The present disclosure relates to a memory structure and a manufacturing method for the same.
According to an embodiment, a memory structure is provided. The memory structure comprises a memory element, a spacer structure, and an upper element structure. The memory element comprises a lower memory layer and an upper memory layer on the lower memory layer. The spacer structure is on a sidewall surface of the lower memory layer. The upper element structure is electrically connected on the upper memory layer. A recess is defined by a lower surface of the upper element structure, an upper surface of the lower memory layer and a sidewall surface of the upper memory layer.
According to another embodiment, a memory structure is provided. The memory structure comprises an upper element structure, a lower element structure, a memory element and a spacer structure. The memory element is electrically connected between the upper element structure and the lower element structure. The memory element comprises a lower memory sidewall surface and an upper memory sidewall surface on an identical side of the memory element. The spacer structure is adjoined with the lower memory sidewall surface. The spacer structure is separated from the upper memory sidewall surface.
According to yet another embodiment, a manufacturing method for a memory structure is provided. The manufacturing method comprises the following steps. A memory device is formed. The memory device comprises a memory element. A spacer structure is formed. The spacer structure covers a lower memory sidewall surface of the memory element and exposes an upper memory sidewall surface of the memory element. An etching step is performed to remove a portion of the memory element from the upper memory sidewall surface exposed by the spacer structure.
The above and other embodiments of the disclosure will become better understood with regard to the following detailed description of the non-limiting embodiment(s). The following description is made with reference to the accompanying drawings.

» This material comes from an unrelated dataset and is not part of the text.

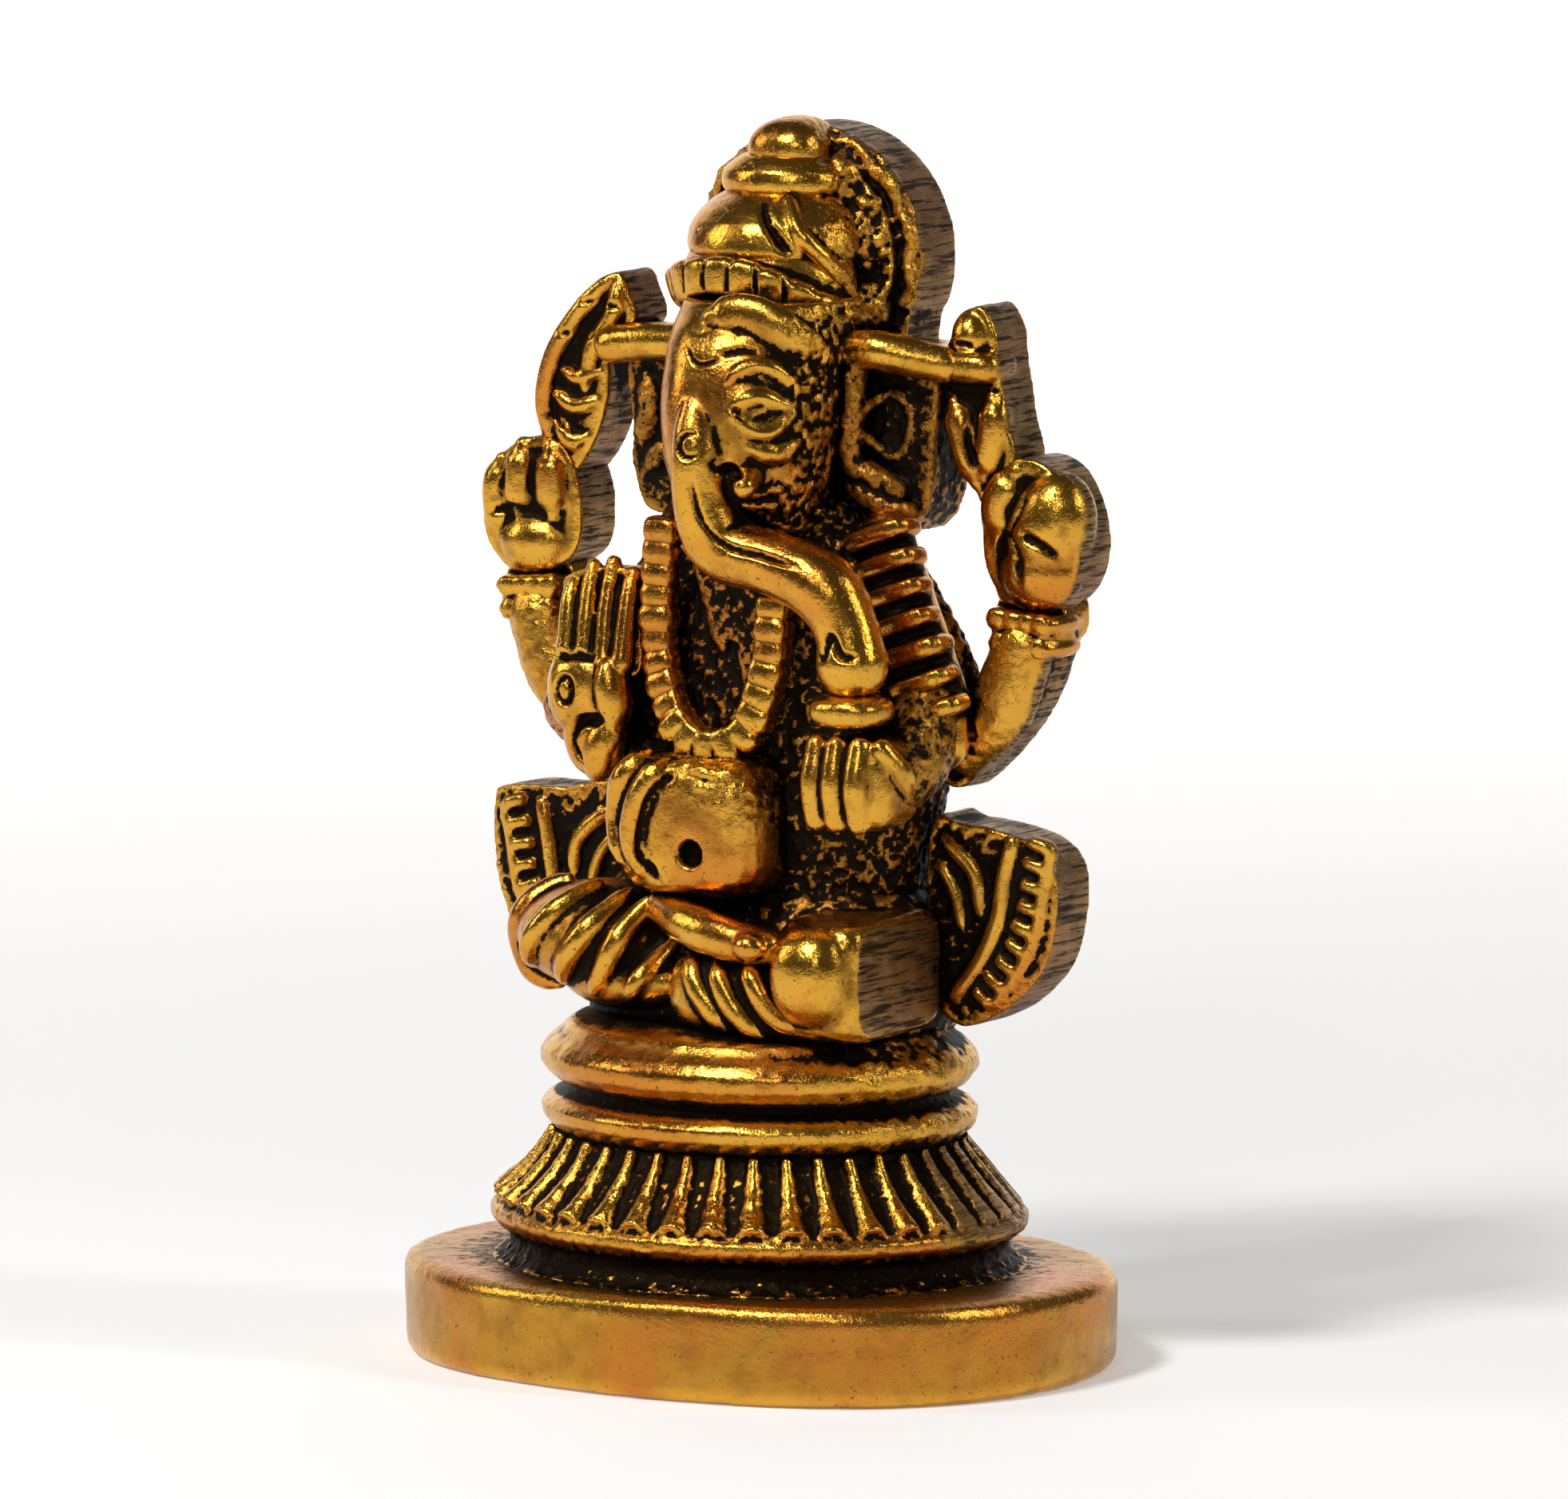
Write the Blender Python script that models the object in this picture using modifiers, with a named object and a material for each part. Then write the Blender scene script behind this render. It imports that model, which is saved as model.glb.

The illustrations may not be necessarily drawn to scale, and there may be other embodiments of the present disclosure which are not specifically illustrated. Thus, the specification and the drawings are to be regard as an illustrative sense rather than a restrictive sense. Moreover, the descriptions disclosed in the embodiments of the disclosure such as detailed construction, manufacturing steps and material selections are for illustration only, not for limiting the scope of protection of the disclosure. The steps and elements in details of the embodiments could be modified or changed according to the actual needs of the practical applications. The disclosure is not limited to the descriptions of the embodiments. The illustration uses the same/similar symbols to indicate the same/similar elements.
A size of the upper memory layer 306 is smaller than a size of the lower memory layer 204 in the same lateral direction. For example, a size of the upper memory layer 306 in a lateral direction D1 is smaller than a size of the lower memory layer 204 in the lateral direction D1. Otherwise, a size of the upper memory layer 306 in a lateral direction D3 is smaller than a size of the lower memory layer 204 in the lateral direction D3. In embodiments, the size of the upper memory layer 306 in the lateral direction (e.g. the lateral direction D1 and/or the lateral direction D3) may be smaller than a critical dimension of a lithography etching process, and therefore the upper memory layer 306 can have a smaller lateral area (contact area) and a smaller volume. As such, a memory device 408 can have a lower reset current.
The memory device 408 comprises a lower element structure 510, the memory element 102 and an upper element structure 612 stacked in the vertical direction D2. The memory element 102 is electrically connected between the lower element structure 510 and the upper element structure 612. The lower memory layer 204 is on an upper surface of the lower element structure 510. The upper element structure 612 is on an upper surface 306U of the upper memory layer 306.
The sidewall surface 204W of the lower memory layer 204, a sidewall surface 510W of the lower element structure 510 and a sidewall surface 612W of the upper element structure 612 may be aligned with each other. The sidewall surface 204W of the lower memory layer 204 and the sidewall surface 510W of the lower element structure 510 may be coplanar.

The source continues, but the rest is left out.